Are higher education institutions and their leadership needs unique? The vertical versus horizontal perspective
Friday, 1 September 2017 | Admin
by Brent D Ruben and Ralph A Gigliotti (Rutgers University, US)
In what was characterized by many journalists and political pundits as the ‘age’ or ‘year of the outsider’ (Brooks, 2015; Fehrnstrom, 2015; Sexton, 2015) there was widespread interest in US presidential candidates with a diverse set of professional experiences and affiliations, including some with no experience in the political sector. At the same time, a number of institutions of higher education have both hired and in some cases subsequently terminated senior leaders with ‘outsider’ credentials.
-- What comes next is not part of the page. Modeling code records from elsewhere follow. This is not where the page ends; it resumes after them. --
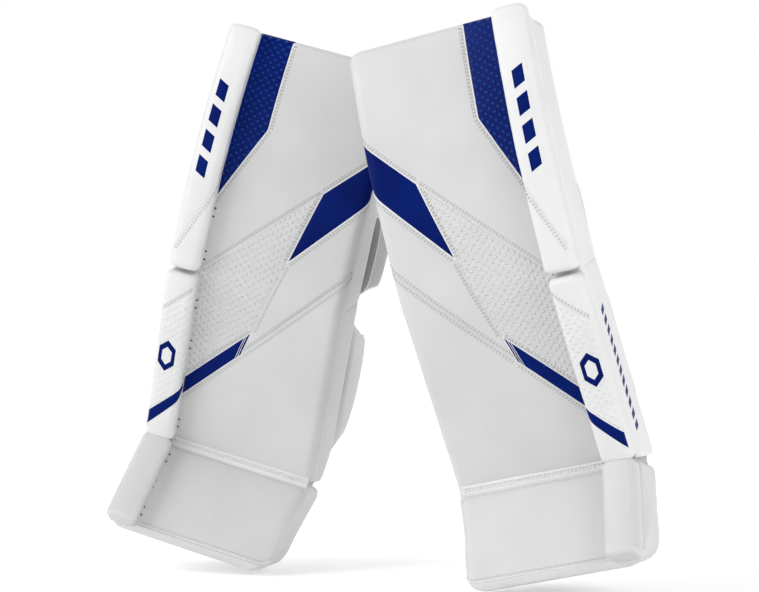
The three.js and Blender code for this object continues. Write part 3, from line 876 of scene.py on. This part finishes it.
def padded_shapes(nodes):
    """Blows up each node as cloth. `nodes` gives the lean of what it rests on and how far points may move."""
    scene, pieces = bpy.context.scene, {}
    for node, (lean, _) in nodes.items():
        mesh = frame["nodes"][f"left_{node}"].data.copy()
        mesh.transform(Matrix.Scale(MM, 4) @ pad_matrix("left").inverted())
        piece = bpy.data.objects.new(f"cloth_{node}", mesh)
        scene.collection.objects.link(piece)
        remesh = piece.modifiers.new("remesh", "REMESH")
        remesh.mode, remesh.voxel_size = "VOXEL", VOXEL * MM
        piece.data = evaluated(piece)
        piece.modifiers.clear()
        mesh = piece.data
        back = back_of(lean)
        draw_in = -SHRINK * MM * read(mesh, "normal")
        draw_in -= np.maximum(draw_in @ back, 0)[:, None] * back
        mesh.vertices.foreach_set("co", (read(mesh) + draw_in).ravel())
        cloth = piece.modifiers.new("cloth", "CLOTH")
        for key, value in CLOTH.items():
            setattr(cloth.settings, key, value)
        cloth.settings.effector_weights.gravity = 0
        cloth.point_cache.frame_start, cloth.point_cache.frame_end = 1, LAST_FRAME
        pieces[node] = piece
    for step in range(1, LAST_FRAME + 1):
        scene.frame_set(step)
    shapes = {}
    for node, piece in pieces.items():
        lean, limit = nodes[node]
        start = read(piece.data)
        move = read(evaluated(piece)) - start
        size = np.linalg.norm(move, axis=1)[:, None]
        move = move * np.minimum(1, limit * MM / np.maximum(size, 1e-9))
        points = start + no_further_forward(move, lean)
        edges = np.array([e.vertices[:] for e in piece.data.edges])
        points = relaxed(points, edges, 3)
        piece.modifiers.clear()
        piece.data.vertices.foreach_set("co", points.ravel())
        piece.modifiers.new("finer", "SUBSURF").levels = 1
        mesh = evaluated(piece)
        shapes[node] = Shape(read(mesh) / MM, [p.vertices[:] for p in mesh.polygons])
        shapes[node].normals = read(mesh, "normal")
        bpy.data.objects.remove(piece)
    scene.frame_set(1)
    return shapes


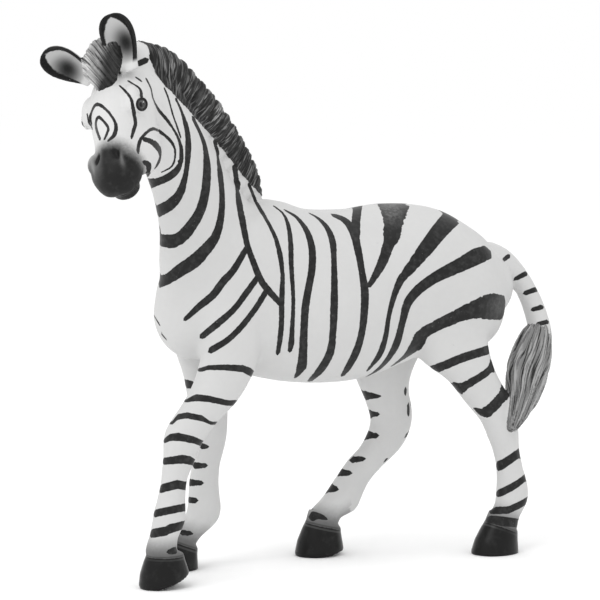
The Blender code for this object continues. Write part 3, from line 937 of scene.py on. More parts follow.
# Distances between the coarse and between the fine grooves of each, in mm
STRANDS = (("mane", 1.7, 0.75), ("forelock", 1.0, 0.6), ("tuft", 1.5, 0.9))
own = with_mane_foot(places, ownership(places, (*HAIRY, "ears")))
ways = hair_way(places, own)
drift = np.zeros(len(places))
hairy = np.maximum.reduce([own[name] for name in HAIRY]) > -0.3
drift[hairy] = wander(places[hairy], 3.0, 1)
strand = ways[:, 0] + np.where(own["forelock"] > -0.3, 0.15, 0.55) * drift
push = np.zeros(len(places))
for name, coarse, fine in STRANDS:
    depth = smooth_step(own[name], -0.05, 0.5)
    push -= depth * (0.24 * groove(strand, coarse) + 0.16 * groove(strand + 0.3, fine))
push += 0.28 * smooth_step(own["mane"], -0.2, 0.15)
print("strands: deepest", round(-push.min(), 2), "mm on", int(hairy.sum()), "corners")

# %% [markdown]
# The left eye is placed by the picture, where it shows as an upright oval, and the
# right one is its mirror image. Lids are a raised ring with a groove inside it. Each
# nostril is a slanted pit, and the mouth is one line drawn round the muzzle.

# %% Carve the face
along, left, over = head_coordinates(places)
on_head = (np.abs(left) < 9) & (along > -4) & (along < 27) & (over > -16) & (over < 6)
# The left eye's middle and its two half-sizes in the picture, and its half-size in mm
EYE_PICTURE, EYE_PICTURE_SIZE, EYE_SIZE = (140.9, 103.3), (6.2, 7.2), 1.4
# A nostril's middle, along the face and aside, its half-sizes, and its slant
NOSTRIL_AT, NOSTRIL_SIZE, NOSTRIL_SLANT = (19.5, 1.95), (1.3, 0.7), 0.25
NOSTRIL_LOWEST = -4.5


def eye_distance(places):
    """How far each place is from the eye of its side, as the picture shows it, in mm."""
    along, left, over = head_coordinates(places)
    across = np.minimum(left, 0)[:, None] * np.array(HEAD_AXES[1])
    x, y = seen_at(places - 2 * across)
    (eye_x, eye_y), (half_x, half_y) = EYE_PICTURE, EYE_PICTURE_SIZE
    away = 1.5 * np.hypot((x - eye_x) / half_x, (y - eye_y) / half_y)
    near = (np.abs(left) > 4.2) & (np.abs(left) < 8) & (along > 3) & (along < 15)
    return np.where(near & (over > -8), np.minimum(away, 9), 9.0)


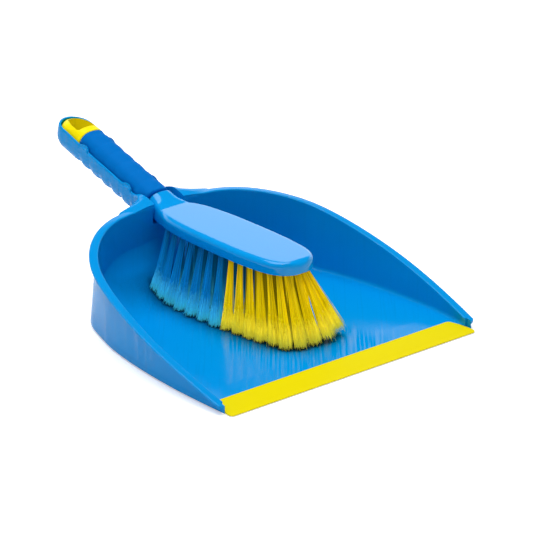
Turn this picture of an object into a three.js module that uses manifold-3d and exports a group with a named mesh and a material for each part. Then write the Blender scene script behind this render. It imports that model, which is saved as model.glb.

Twenty percent of college presidents in the United States now come from fields outside academia, an increase from 13 percent just six years ago (Cook, 2012). The attraction of ‘outsider’ candidates for senior leadership positions may be inspired by the distinguished personal characteristics of a candidate, a perceived need for change within an institution or sector, or the emergence of a more generic view as to the nature of competencies required for outstanding leadership. Whatever the motivations and rationale underpinning such decisions, these actions raise interesting questions about the extent to which particular sectors and institutions within them, along with the set of competencies required to lead them, are truly unique. Considering these issues from the perspective of higher education, two questions are considered in this conceptual article: (1) are colleges and universities unique as organizations as has long been a widely-held view within the academy; and (2) to what extent are the capabilities that are necessary for effective leadership in higher education unique?